=== Written request ===
Find the string "this" in the records. Copy every line it appears in.
+===+
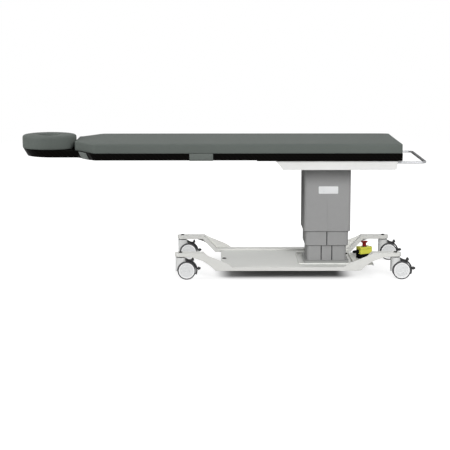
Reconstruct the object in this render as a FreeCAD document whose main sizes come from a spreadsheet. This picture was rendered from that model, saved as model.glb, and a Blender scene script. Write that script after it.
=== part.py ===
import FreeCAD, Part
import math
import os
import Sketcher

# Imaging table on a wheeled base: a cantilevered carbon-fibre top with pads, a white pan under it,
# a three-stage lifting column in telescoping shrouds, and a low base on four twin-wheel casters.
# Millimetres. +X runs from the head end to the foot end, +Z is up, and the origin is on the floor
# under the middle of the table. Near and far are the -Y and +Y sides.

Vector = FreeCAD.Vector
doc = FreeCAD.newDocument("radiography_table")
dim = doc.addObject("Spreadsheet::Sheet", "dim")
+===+
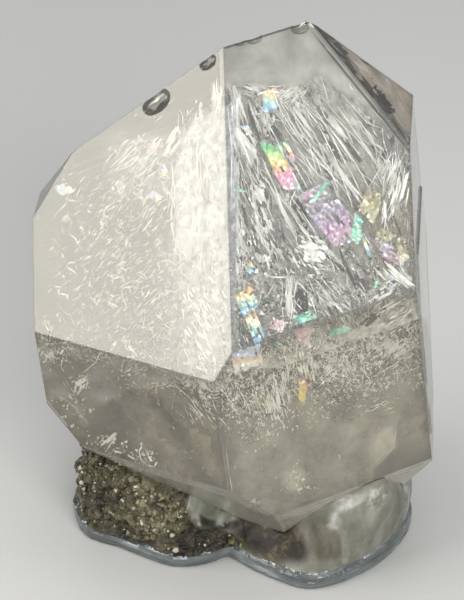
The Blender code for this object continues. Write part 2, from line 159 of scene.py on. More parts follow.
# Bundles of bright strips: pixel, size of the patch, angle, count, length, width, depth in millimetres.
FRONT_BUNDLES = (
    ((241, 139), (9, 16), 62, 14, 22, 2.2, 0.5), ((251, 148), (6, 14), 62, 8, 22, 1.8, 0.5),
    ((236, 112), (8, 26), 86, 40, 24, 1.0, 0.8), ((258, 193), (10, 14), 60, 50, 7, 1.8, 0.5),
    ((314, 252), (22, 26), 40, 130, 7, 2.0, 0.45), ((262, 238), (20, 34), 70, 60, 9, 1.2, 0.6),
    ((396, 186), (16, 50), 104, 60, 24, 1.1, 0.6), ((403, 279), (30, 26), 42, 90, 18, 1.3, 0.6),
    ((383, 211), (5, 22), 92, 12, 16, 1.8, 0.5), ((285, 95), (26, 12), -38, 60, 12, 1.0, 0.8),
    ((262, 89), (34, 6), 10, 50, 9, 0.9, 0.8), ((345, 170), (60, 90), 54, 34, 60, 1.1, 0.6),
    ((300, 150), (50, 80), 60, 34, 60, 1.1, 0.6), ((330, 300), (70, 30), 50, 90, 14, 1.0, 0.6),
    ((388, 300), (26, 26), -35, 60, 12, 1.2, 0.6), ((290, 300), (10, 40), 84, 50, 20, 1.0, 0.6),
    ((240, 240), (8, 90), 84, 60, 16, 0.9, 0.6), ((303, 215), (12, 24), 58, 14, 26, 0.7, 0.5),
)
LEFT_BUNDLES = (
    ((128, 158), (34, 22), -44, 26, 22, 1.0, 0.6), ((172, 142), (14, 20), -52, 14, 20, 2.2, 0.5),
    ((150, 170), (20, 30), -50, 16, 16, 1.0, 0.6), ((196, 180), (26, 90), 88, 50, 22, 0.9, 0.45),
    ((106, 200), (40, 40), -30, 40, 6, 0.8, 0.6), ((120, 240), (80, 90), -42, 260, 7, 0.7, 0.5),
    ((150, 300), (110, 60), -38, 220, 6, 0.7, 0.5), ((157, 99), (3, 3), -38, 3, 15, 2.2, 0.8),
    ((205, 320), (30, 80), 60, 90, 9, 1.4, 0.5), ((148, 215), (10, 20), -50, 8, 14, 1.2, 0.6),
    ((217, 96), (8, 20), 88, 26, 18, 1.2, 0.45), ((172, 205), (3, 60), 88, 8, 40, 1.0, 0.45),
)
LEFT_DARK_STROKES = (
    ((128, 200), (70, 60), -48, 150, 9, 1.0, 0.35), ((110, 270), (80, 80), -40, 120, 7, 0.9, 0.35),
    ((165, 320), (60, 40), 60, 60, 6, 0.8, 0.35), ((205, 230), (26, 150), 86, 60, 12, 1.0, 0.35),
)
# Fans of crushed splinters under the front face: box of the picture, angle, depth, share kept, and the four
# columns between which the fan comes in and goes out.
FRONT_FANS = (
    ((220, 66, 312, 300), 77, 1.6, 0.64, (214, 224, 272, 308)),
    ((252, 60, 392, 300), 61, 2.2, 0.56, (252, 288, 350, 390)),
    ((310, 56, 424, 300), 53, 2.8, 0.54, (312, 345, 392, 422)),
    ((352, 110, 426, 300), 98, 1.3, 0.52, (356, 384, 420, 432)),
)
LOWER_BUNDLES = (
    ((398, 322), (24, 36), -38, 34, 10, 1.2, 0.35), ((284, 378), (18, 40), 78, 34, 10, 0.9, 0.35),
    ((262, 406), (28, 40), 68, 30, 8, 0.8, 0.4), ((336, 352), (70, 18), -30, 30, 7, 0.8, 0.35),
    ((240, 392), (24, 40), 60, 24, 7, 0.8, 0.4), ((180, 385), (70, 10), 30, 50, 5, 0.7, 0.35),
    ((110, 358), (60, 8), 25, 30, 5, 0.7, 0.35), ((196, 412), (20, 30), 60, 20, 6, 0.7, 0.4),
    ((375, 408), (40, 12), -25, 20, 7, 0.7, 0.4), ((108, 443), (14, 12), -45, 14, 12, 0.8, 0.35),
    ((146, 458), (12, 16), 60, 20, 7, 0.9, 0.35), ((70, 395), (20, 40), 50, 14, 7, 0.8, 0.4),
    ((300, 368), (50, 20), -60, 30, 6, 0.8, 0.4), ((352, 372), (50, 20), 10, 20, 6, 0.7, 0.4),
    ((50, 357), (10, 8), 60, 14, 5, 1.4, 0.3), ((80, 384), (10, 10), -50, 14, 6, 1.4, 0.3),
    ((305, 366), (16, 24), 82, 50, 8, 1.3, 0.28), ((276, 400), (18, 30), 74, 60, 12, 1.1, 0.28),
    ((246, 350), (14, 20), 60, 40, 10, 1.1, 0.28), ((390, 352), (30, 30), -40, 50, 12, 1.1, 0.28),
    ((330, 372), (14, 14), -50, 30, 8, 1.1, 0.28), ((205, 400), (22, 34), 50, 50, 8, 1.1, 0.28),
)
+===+
=== Task output ===
Reconstruct the object in this render as a FreeCAD document whose main sizes come from a spreadsheet. This picture was rendered from that model, saved as model.glb, and a Blender scene script. Write that script after it.
The Blender code for this object continues. Write part 2, from line 159 of scene.py on. More parts follow.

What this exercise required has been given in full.